Набоков весьма подробно рисует историю неприспособленного к жизни мальчика, который вырастает в неприспособленного и асексуального мужчину, по воле судьбы оказавшегося еще и гениальным шахматистом. Причины его первого и второго нервных срывов стали предметом длительных споров, что говорит в пользу того, что за книгой кроется психологическая мотивировка. Роман заставляет нас задаться вопросами: почему у Лужина случаются нервные срывы? И почему в финале романа он все же сходит с ума и решает «выпасть из игры»? С одной стороны, может показаться, будто причина срывов Лужина – его эмоциональная неуравновешенность, которая берет начало в детстве и затем проявляется в одержимости шахматами. Следовательно, безумие и самоубийство Лужина в финале вызваны его неспособностью, даже после лечения, спастись от знаков завладевающего им «шахматного мира» (складная доска, Валентинов). Другой вариант: срыв Лужина на чемпионате мог быть вызван конфликтом между его новым, человеческим интересом (к будущей жене) и начинающейся шахматной паранойей; причинами паранойи и самоубийства в финале могли послужить и само лечение, и даже чрезмерные старания Лужиной способствовать лечению. Набоков тщательно выстраивает роман так, чтобы предоставить читателю широкие возможности поискать фрейдистские причины в детстве Лужина – например, почти открытый роман отца Лужина с кузиной матери или возникшая на этой почве истерия матери – да и общая неспособность родителей растить и воспитывать Лужина правильным, здоровым образом. Именно на это дисфункциональное детство психиатр Лужина, обладатель черной ассирийской бороды, и списывает лужинскую одержимость шахматами и его нервный срыв. Старания доктора выкопать эти корни заканчиваются неудачей:
«Дайте мне представить себе ваш дом… Кругом вековые деревья… Дом большой, светлый. Ваш отец возвращается с охоты…» Лужин вспомнил, как однажды отец принес толстого, неприятного птенчика, найденного в канаве. «Да», – неуверенно ответил Лужин. «Какие-нибудь подробности, – мягко попросил профессор. – Пожалуйста. Прошу вас. Меня интересует, чем вы занимались в детстве, как играли. У вас были, наверное, солдатики…» Но Лужин при этих беседах оживлялся редко. Зато мысль его, беспрестанно подталкиваемая такими расспросами, возвращалась снова и снова к области его детства [Там же: 405].
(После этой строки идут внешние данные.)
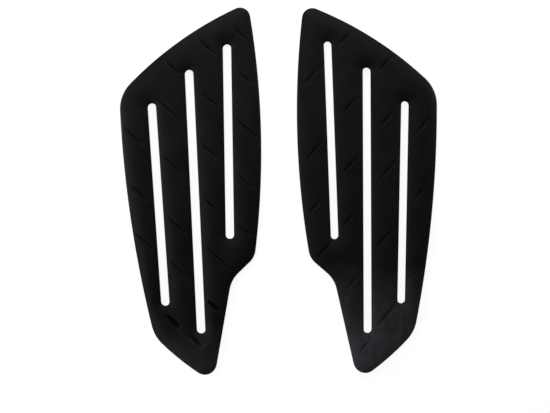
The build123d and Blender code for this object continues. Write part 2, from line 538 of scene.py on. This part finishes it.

Знаковые отсылки к фрейдизму здесь видны безошибочно, как и полнейшая невосприимчивость к данному методу. Повествование снова пристально сосредотачивается на детстве Лужина, которое теперь приобретает совершенно иную значимость в его воспоминаниях, чем могло бы в психоаналитической интерпретации. Воспоминания пробуждают у него теплые чувства; даже некогда внушавшая страх гувернантка и случаи, когда она застревала между этажами в лифте, на что зачастую и надеялся Лужин, теперь вспоминаются ему с нежностью. И тем не менее, как ни странно, и даже парадоксально, его память с ее «нежным ущемлением в груди» [Там же] возвращается пустой, точно так же, как и лифт, который словно бы увез гувернантку на небеса. Ностальгия Лужина по резко оборвавшемуся детству не вернет ему память. Тот проблеск воспоминаний, который нам показывают, предполагает, что детские переживания и впечатления Лужина хотя и были необычны, но обладали ценностью и волшебством, которые – пусть они утрачены, остались в прошлом – служат в его жизни положительной величиной, а вовсе не источником невроза.
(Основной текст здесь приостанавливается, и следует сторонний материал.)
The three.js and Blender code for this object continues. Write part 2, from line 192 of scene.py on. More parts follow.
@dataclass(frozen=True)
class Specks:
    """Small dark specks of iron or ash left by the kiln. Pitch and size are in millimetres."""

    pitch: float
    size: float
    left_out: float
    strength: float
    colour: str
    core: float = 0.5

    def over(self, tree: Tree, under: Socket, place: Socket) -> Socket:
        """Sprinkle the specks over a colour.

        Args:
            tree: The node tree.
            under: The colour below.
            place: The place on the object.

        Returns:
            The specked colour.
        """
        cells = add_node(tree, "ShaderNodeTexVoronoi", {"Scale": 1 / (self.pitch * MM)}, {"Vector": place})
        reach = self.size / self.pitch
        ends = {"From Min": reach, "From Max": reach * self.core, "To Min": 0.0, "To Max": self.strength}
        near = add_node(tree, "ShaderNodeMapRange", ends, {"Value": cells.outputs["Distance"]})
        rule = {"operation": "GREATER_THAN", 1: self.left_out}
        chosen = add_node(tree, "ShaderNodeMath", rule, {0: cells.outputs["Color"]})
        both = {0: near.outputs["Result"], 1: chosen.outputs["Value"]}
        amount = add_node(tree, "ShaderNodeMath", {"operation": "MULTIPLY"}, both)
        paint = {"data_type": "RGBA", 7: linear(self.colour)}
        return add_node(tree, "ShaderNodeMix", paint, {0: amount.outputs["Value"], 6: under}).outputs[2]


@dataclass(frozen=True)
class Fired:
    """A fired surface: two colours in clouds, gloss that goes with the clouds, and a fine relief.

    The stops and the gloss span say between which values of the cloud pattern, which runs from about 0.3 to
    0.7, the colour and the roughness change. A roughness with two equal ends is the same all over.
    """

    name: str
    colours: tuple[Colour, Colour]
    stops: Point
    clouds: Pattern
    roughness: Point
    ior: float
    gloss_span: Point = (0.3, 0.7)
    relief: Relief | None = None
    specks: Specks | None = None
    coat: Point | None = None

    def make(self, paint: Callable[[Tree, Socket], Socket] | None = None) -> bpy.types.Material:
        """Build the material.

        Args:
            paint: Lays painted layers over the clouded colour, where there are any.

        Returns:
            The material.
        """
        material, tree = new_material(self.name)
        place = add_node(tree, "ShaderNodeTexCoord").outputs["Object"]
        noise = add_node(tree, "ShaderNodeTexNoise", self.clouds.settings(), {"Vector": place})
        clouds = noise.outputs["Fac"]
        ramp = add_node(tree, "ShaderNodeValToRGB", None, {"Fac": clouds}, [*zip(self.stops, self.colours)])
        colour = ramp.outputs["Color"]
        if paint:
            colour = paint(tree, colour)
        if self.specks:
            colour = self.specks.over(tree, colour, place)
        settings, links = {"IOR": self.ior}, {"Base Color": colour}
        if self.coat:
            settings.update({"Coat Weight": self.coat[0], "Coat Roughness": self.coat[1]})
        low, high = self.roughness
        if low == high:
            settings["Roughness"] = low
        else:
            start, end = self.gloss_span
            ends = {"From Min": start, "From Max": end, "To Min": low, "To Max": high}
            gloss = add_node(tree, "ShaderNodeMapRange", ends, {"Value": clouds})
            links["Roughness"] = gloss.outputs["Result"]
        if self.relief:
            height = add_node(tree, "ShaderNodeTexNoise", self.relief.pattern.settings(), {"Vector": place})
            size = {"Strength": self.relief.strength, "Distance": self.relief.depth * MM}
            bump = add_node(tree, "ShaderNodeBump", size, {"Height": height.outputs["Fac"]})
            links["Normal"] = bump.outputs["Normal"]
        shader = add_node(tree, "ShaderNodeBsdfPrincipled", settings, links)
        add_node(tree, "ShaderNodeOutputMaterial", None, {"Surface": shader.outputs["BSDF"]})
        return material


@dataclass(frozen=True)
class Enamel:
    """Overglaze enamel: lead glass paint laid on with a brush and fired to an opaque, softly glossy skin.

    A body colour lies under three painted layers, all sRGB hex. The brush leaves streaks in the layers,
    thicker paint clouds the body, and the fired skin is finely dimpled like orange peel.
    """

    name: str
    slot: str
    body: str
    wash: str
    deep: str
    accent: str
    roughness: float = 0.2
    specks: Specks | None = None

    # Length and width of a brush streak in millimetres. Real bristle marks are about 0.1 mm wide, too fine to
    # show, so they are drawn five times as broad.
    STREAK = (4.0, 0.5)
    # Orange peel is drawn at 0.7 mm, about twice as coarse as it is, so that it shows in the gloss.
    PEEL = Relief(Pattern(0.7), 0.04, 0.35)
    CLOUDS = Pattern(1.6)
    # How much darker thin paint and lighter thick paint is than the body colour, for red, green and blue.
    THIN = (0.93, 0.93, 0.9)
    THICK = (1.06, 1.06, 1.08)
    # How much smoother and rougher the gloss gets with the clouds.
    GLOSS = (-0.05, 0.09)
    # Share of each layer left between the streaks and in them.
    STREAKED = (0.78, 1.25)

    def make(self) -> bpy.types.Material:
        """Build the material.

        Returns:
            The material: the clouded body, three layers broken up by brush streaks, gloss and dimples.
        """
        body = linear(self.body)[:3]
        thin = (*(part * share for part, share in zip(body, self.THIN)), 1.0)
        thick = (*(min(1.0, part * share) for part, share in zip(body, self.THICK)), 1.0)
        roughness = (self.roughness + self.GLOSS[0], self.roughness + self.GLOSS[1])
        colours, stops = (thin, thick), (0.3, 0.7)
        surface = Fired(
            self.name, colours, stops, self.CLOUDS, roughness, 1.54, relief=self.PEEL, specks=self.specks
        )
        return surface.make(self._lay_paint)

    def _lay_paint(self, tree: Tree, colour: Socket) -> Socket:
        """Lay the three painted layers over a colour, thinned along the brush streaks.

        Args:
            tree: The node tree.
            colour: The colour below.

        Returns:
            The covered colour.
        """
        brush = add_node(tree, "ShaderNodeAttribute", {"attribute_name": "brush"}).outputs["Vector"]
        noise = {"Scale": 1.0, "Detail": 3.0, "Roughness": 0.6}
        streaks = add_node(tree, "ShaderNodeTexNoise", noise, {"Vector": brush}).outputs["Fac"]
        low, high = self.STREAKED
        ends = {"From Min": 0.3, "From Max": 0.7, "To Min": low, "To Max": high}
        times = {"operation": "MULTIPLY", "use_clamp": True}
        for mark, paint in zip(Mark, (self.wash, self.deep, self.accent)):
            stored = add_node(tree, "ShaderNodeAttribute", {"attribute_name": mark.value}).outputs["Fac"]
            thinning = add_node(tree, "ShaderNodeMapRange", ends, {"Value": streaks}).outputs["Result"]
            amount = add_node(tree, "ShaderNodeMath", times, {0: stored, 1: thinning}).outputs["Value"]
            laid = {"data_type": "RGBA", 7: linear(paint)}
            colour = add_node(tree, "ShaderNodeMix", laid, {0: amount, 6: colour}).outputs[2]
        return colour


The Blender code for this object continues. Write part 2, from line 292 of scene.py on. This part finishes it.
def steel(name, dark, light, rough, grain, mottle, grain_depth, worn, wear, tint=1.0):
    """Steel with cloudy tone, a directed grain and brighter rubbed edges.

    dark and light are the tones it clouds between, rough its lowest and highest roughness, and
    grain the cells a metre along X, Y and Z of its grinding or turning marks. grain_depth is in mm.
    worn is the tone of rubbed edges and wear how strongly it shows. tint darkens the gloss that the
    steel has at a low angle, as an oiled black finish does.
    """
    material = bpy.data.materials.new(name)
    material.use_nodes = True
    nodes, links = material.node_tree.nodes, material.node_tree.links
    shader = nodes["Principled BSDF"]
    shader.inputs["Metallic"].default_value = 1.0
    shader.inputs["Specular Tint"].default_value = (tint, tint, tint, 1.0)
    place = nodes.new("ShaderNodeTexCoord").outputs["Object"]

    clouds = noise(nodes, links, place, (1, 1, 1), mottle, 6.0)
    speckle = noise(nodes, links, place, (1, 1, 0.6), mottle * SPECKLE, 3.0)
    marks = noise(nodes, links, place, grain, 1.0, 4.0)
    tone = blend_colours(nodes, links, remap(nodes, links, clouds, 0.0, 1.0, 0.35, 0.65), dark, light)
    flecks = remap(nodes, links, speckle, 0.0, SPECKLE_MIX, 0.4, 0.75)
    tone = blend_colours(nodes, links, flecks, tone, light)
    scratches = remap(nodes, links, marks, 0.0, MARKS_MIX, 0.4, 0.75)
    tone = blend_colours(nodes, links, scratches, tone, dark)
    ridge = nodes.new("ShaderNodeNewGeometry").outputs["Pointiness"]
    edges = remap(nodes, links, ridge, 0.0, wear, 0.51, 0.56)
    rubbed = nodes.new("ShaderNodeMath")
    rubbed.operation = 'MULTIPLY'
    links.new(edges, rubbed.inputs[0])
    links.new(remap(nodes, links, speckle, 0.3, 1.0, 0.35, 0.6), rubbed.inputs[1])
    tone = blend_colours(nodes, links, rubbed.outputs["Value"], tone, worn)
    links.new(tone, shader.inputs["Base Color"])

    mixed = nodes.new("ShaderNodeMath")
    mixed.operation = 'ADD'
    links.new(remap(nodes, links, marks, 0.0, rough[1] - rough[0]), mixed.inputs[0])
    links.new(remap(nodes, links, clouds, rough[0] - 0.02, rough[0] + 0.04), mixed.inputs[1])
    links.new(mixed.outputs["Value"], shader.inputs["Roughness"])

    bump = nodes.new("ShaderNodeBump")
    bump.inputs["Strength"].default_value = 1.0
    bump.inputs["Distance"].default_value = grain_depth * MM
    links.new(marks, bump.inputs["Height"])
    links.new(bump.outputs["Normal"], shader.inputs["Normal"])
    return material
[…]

Остальная часть романа состоит из попыток жены защитить Лужина ото всех напоминаний о шахматах, в то время как шахматный мир неуклонно, неумолимо отыскивает способ снова завладеть Лужиным, явственно становится причиной его финальной панической атаки и бегства – прыжка из окна. Таким образом читатель получает на выбор два варианта: (1) гибель Лужина вызвана шахматами, и в первую очередь его «шахматным опекуном» Валентиновым; или (2) она спровоцирована психиатром и методом, которым он лечил Лужина. Логичнее всего было бы сказать, что Набоков хотел обвинить Фрейда, чей адепт своими манипуляциями довел уязвимого персонажа до безумия: «“Ужас, страдание, уныние, – тихо говорил доктор, – вот что порождает эта изнурительная игра”. И он доказывал Лужину, что сам Лужин хорошо это знает, что Лужин не может подумать о шахматах без отвращения, и, таинственным образом тая, переливаясь и блаженно успокаиваясь, Лужин соглашался с его доводами» [ССРП 2:404]. Автор часто обращает наше внимание на «агатовые глаза» профессора и его успокаивающий тон, и поневоле задаешься вопросом, не гипнотизирует ли он Лужина («и он доказывал Лужину… Лужин… соглашался»).